Quindi capisco che se non c’è volontà di ingannare il consumatore con indicazioni fuorvianti, cade l’obbligo dell’indicazione dell’origine della principale materia prima impiegata.
Mentre per alimenti che richiamano un origine in qualsiasi modo, fatto salvo per quelli già protetti, questo deve essere dichiarato.
Il vero problema a mio parere, non è tanto la decisione della Commissione, ma la definizione di “ultima trasformazione sostanziale” che attribuisce erroneamente la patente di paese d’origine ad un prodotto solo trasformato in quel paese e non all’origine della materia prima impiegata per realizzarlo.
Questa falsa patente è la causa principale delle problematiche ed inganni riguardanti la paternità di molti alimenti solo trasformati ed a volte addirittura solamente confezionati in Italia (succhi di frutta, conserve di pomodoro), per essere falsamente identificati come italiani.
Ci penseranno i consumatori a sistemare questo paradosso, cercando prodotti dove l’origine del componente primario sia specificata. Bisogna però diffondere al massimo la conoscenza di questo inghippo, in modo che il consumatore sappia che deve cercare tale specifica.

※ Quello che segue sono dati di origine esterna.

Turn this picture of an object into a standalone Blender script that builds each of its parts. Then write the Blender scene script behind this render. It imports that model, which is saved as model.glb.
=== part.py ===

Da consumatore attento smetterei di comprare i prodotti Dop e igp se non indicano in etichetta l’origine della materi prima.Sembra un paradosso,ma ad essere paradossale è il regolamento di attuazione partorito dalla CE la cui gravidanza è ovviamente opera dei lobbisti.
Aspettiamoci che Nestlè, o chinque altri, acquistino un marchio registrato in Italia e lo produca con materia prima proveniente dalla terra di mezzo.La delocalizzazione da tempo in atto nell’industria tessile e meccanica ha adesso campo libero anche nella produzione di cibo.
Leggere sempre le etichette e lasciare sullo scaffale tutti i prodotti carenti di informazioni utili a difendere le maestranze e le produzioni agricole autoctone è l’unica ed efficacissima arma a disposizone del consumatore informato e attento.
Ma i prodotti Dop devono seguire precise regole sull’origine della materia prima .
Vero,le IGP invece sono libere di approvvigionarsi altrove come è il caso della bresaola della Valtellina.
Salve volevo domandare se la pasta prodotta da barilla negli stabilimenti all’estero come turchia o messico è da considerarsi italiana?
Non può riportare la scritta Made in Italy, anche se usa la stessa miscela di semola che impiega in Italia
Dopo queste osservazioni, anche se personalmente difendo il “savoir faire Italiano nella scelta delle migliori materie prime e nella tecnologia di trasformazione” più dell’origine della materia prima: dov’era Martina, o chi per esso , durante la stesura? chi va a difendere l’interesse dell’Italia? Coldiretti ,che poi usa queste osservazioni per sparare a zero?